Can a giant house fly be trained to do your bidding? By the end of director Quentin Dupieux’s dryly hilarious buddy movie Mandibles, you will believe in strange magic, or at least that you can build a solid and even sweet movie around such a ridiculous premise.
The plot emerges when small-time hood Jean Gab (David Marsais) and his slightly smarter buddy Manu (Grégoire Ludig) embark on a shady courier job. Jean Gab hot-wires a car to use for their underworld task, but the friends hear strange noises coming from the trunk, they open it up to find a giant fly. Manu has a money-making idea: let’s train it to rob banks!
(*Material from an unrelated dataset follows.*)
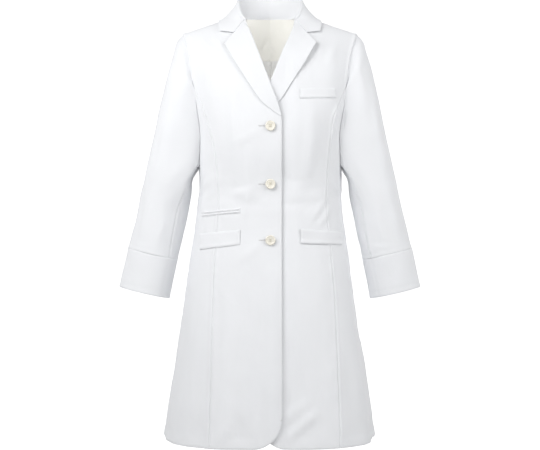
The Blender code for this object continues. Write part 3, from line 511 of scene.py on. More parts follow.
def shell(name, outer, inner, mat, inside=None, wrap=False):
    """A closed sheet of cloth between two grids, with UVs in metres for its weave."""
    if wrap:
        outer, inner = closed(outer), closed(inner)
    rows, cols = outer.shape[:2]
    half = rows * cols
    index = np.arange(half).reshape(rows, cols)
    cur, nxt = index[:, :-1], index[:, 1:]
    quads = [np.stack((cur[:-1], nxt[:-1], nxt[1:], cur[1:]), -1).reshape(-1, 4),
             np.stack((cur[:-1], cur[1:], nxt[1:], nxt[:-1]), -1).reshape(-1, 4) + half,
             np.stack((cur[0], cur[0] + half, nxt[0] + half, nxt[0]), -1),
             np.stack((cur[-1], nxt[-1], nxt[-1] + half, cur[-1] + half), -1)]
    if not wrap:
        for column, turn in ((index[:, 0], 1), (index[:, -1], -1)):
            strip = np.stack((column[:-1], column[1:], column[1:] + half, column[:-1] + half), -1)
            quads.append(strip[:, ::turn])
    points = np.concatenate((outer.reshape(-1, 3), inner.reshape(-1, 3)))
    mesh = bpy.data.meshes.new(name)
    mesh.from_pydata(points.tolist(), [], np.concatenate(quads).tolist())
    across, down = gaps(outer, 1), gaps(outer)
    cloth_uv(mesh, across, down)
    mesh.materials.append(mat)
    if inside:
        mesh.materials.append(inside)
        which = np.zeros(len(mesh.polygons), np.int32)
        which[len(quads[0]):2 * len(quads[0])] = 1
        mesh.polygons.foreach_set("material_index", which)
    smoothed(mesh, CLOTH_ANGLE, wrap)
    ob = linked(name, mesh)
    SHEETS.append((ob, float(across.sum(1).max()), float(down.sum(0).max()), float(area_of(outer))))
    return ob


def solid(name, vertices, faces, mat, limit=0.6):
    mesh = bpy.data.meshes.new(name)
    mesh.from_pydata([tuple(v) for v in vertices], [], faces)
    mesh.materials.append(mat)
    smoothed(mesh, limit)
    return linked(name, mesh)


def merged(parts):
    """One list of vertices and one of faces, from several."""
    verts, faces = [], []
    for v, f in parts:
        faces += [tuple(len(verts) + k for k in face) for face in f]
        verts += [tuple(p) for p in v]
    return verts, faces


def cut(target, tool):
    """Cut the tool out of the target's mesh and throw the tool away."""
    mod = target.modifiers.new("cut", "BOOLEAN")
    mod.operation = "DIFFERENCE"
    mod.solver = "EXACT"
    mod.use_self = True
    mod.object = tool
    done = target.evaluated_get(bpy.context.evaluated_depsgraph_get())
    mesh = bpy.data.meshes.new_from_object(done)
    target.modifiers.remove(mod)
    old = target.data
    target.data = mesh
    bpy.data.meshes.remove(old)
    bpy.data.objects.remove(tool, do_unlink=True)


def stands_for(ob, body, slot, *nodes):
    """Carry the piece with its body and hide the nodes that it stands for; the slot is not used."""
    if body == "torso":
        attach(ob, "torso")
    else:
        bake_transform(ob)
    if nodes:
        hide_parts(*nodes)
    return ob


STITCH_PITCH, STITCH_LENGTH, STITCH_WIDTH = 0.0029, 0.0020, 0.00030
SPINDLE = np.array(((0, 2, 4), (0, 4, 3), (0, 3, 5), (0, 5, 2), (1, 4, 2), (1, 3, 4), (1, 5, 3), (1, 2, 5)))


def stitches(name, body, path, n):
    """A row of machine stitches: small spindles of thread whose ends sink into the cloth."""
    spans = run(gaps(path))
    at = np.arange(STITCH_PITCH / 2, spans[-1], STITCH_PITCH)
    centre = sampled(at, spans, path)
    up = unit(sampled(at, spans, unit(n)))
    along = unit(sampled(at + 0.0005, spans, path) - sampled(at - 0.0005, spans, path))
    across = np.cross(along, up)
    ends, sunk = along * STITCH_LENGTH / 2, up * 0.00015
    verts = np.stack((centre - ends - sunk, centre + ends - sunk,
                      centre + across * STITCH_WIDTH, centre - across * STITCH_WIDTH,
                      centre + up * STITCH_WIDTH * 1.1, centre - up * STITCH_WIDTH), 1).reshape(-1, 3)
    faces = (np.arange(len(at))[:, None, None] * 6 + SPINDLE).reshape(-1, 3)
    return stands_for(solid(name, verts, faces.tolist(), THREAD, ALL_SMOOTH), body, "sewing_thread")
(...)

That’s it; if the low concept is straight out of some adolescent’s idea of a B-movie, the leads somehow turn a pair of dim-witted and compulsively lying criminals into characters who, if they aren’t exactly likeable, are at least mildly sympathetic. Even though they’re frequently annoying; the two share a childlike secret handshake, making bull-horns with their fingers and interlocking them as they shout “Toro.”
At the very least, you want Manu to be able to train the fly, whom he endearingly names Dominique. Naming the fly (who is kind of cute) is part of what makes Mandibles, despite the off-putting title, kind of heartwarming. If the film’s trailer promises some madcap wackiness, Dupieux instead gets across a dryer deadpan tone, which tempers all sorts of potential excesses: the sentimentality, the cruelty and the silliness all comes off better thanks to that carefully modulated tone. That’s the only way to play such an absurd plot with any success: the underlying notes here are of a modest French buddy movie, and Dupieux has simply added the old ‘50s sci-fi trope of (possibly) radioactive vermin into the formula.
For American viewers Mandibles might well seem like Dude Where’s My Car? with a dose of deadpan dada. But there’s a more direct French influence. With his shaggy hair, Marsais (whose character is in fact mistaken for someone else) could pass for Gérard Depardieu’s grandson, and Ludig’s mustachioed thug bears some resemblance to Patrick Dewaere; which makes this buddy movie an unofficial remake of Bertrand Blier’s 1974 crime comedy Going Places, starring Depardieu and Dewaere as a pair of traveling criminals taking their own eventful road trip.
One couldn’t blame a viewer for rolling their eyes at another sub-90-minute genre exercise from this at times self-conscious French director-composer. But Dupieux’s last film Deerskin took its own unpromising premise of a would-be filmmaker (Jean Dujardin) obsessed with a deerskin jacket and turned it into a fascinating 77-minute horror-comedy (and a more intelligent movie about moviemaking than Dujardin’s Oscar-winning The Artist). Mandibles, which takes more risks, is even better. Take, for instance, Blue is the Warmest Color star Adèle Exarchopoulos, who has a strange turn here as Agnès, a woman who because of an accident can only speak at a volume level that seems to convey constant distress. Like so much of this movie, the role on paper shouldn’t work, the loud talker being a throwaway sitcom or slapstick stock character worthy of “The Benny Hill Show.” But Exarchopoulos sells it, not least because she seems like the only person in the movie who reacts to the giant fly as if it’s emerged from some 21st-century nightmare.
Still, Marsais and Ludig are at the heart of Mandibles, and make no mistake, there’s a heart behind the segmented eyes and forbidding maw. The actors grant these cruel adult children a level of pathos; who failed them, one wonders? Their parents? The system? The culture? That they can function at all perhaps proves the film’s premise: Jean Gab and Manu are the giant flies of France, grotesque and little more than vermin in society’s eyes; but give them a little training, and maybe they can work wonders. Then again, maybe a giant fly is just a giant fly; in that case too, Mandibles should earn a healthy buzz.